**STATED GOAL**
The data must be returned in full and exactly as given.

**STORED DATA**
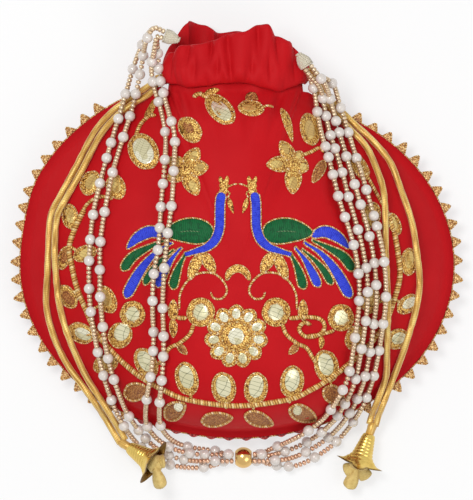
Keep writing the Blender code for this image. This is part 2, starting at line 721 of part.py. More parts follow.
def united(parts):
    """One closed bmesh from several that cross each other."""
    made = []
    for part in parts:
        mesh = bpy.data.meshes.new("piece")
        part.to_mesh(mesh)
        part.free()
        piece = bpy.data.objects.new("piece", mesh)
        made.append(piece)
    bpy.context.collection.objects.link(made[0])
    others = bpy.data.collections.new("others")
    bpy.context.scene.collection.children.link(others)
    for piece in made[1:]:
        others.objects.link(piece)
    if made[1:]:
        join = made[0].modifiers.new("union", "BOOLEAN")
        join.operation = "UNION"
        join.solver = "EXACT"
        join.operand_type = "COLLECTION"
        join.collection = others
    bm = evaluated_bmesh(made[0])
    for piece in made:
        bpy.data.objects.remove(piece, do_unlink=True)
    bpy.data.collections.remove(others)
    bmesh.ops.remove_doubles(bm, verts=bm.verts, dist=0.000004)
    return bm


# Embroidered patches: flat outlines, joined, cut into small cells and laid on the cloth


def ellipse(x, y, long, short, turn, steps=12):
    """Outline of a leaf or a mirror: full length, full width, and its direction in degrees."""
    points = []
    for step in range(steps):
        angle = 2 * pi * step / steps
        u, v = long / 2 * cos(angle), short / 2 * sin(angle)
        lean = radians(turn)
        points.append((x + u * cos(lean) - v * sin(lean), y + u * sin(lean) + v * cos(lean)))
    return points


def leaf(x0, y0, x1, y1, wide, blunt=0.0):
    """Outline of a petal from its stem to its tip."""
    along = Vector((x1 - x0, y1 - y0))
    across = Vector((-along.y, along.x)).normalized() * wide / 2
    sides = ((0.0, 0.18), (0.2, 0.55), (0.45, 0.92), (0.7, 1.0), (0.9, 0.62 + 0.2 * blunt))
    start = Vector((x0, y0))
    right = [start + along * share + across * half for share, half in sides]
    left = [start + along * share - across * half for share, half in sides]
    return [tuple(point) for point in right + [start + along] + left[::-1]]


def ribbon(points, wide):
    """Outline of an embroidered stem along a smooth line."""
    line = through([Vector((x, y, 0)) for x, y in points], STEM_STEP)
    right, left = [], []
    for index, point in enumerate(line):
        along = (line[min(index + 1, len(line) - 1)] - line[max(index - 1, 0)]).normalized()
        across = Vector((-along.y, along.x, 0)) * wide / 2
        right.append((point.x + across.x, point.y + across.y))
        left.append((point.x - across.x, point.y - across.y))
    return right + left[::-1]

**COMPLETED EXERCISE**
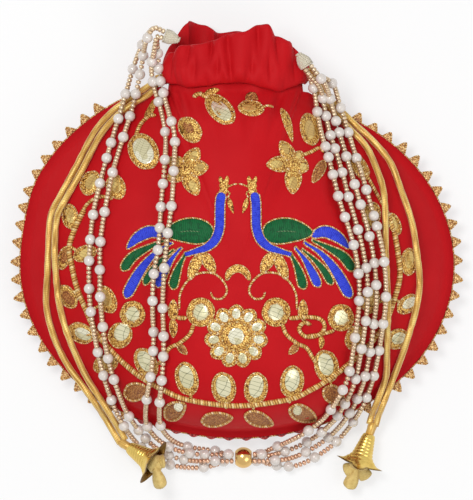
Keep writing the Blender code for this image. This is part 2, starting at line 721 of part.py. More parts follow.
def united(parts):
    """One closed bmesh from several that cross each other."""
    made = []
    for part in parts:
        mesh = bpy.data.meshes.new("piece")
        part.to_mesh(mesh)
        part.free()
        piece = bpy.data.objects.new("piece", mesh)
        made.append(piece)
    bpy.context.collection.objects.link(made[0])
    others = bpy.data.collections.new("others")
    bpy.context.scene.collection.children.link(others)
    for piece in made[1:]:
        others.objects.link(piece)
    if made[1:]:
        join = made[0].modifiers.new("union", "BOOLEAN")
        join.operation = "UNION"
        join.solver = "EXACT"
        join.operand_type = "COLLECTION"
        join.collection = others
    bm = evaluated_bmesh(made[0])
    for piece in made:
        bpy.data.objects.remove(piece, do_unlink=True)
    bpy.data.collections.remove(others)
    bmesh.ops.remove_doubles(bm, verts=bm.verts, dist=0.000004)
    return bm


# Embroidered patches: flat outlines, joined, cut into small cells and laid on the cloth


def ellipse(x, y, long, short, turn, steps=12):
    """Outline of a leaf or a mirror: full length, full width, and its direction in degrees."""
    points = []
    for step in range(steps):
        angle = 2 * pi * step / steps
        u, v = long / 2 * cos(angle), short / 2 * sin(angle)
        lean = radians(turn)
        points.append((x + u * cos(lean) - v * sin(lean), y + u * sin(lean) + v * cos(lean)))
    return points


def leaf(x0, y0, x1, y1, wide, blunt=0.0):
    """Outline of a petal from its stem to its tip."""
    along = Vector((x1 - x0, y1 - y0))
    across = Vector((-along.y, along.x)).normalized() * wide / 2
    sides = ((0.0, 0.18), (0.2, 0.55), (0.45, 0.92), (0.7, 1.0), (0.9, 0.62 + 0.2 * blunt))
    start = Vector((x0, y0))
    right = [start + along * share + across * half for share, half in sides]
    left = [start + along * share - across * half for share, half in sides]
    return [tuple(point) for point in right + [start + along] + left[::-1]]


def ribbon(points, wide):
    """Outline of an embroidered stem along a smooth line."""
    line = through([Vector((x, y, 0)) for x, y in points], STEM_STEP)
    right, left = [], []
    for index, point in enumerate(line):
        along = (line[min(index + 1, len(line) - 1)] - line[max(index - 1, 0)]).normalized()
        across = Vector((-along.y, along.x, 0)) * wide / 2
        right.append((point.x + across.x, point.y + across.y))
        left.append((point.x - across.x, point.y - across.y))
    return right + left[::-1]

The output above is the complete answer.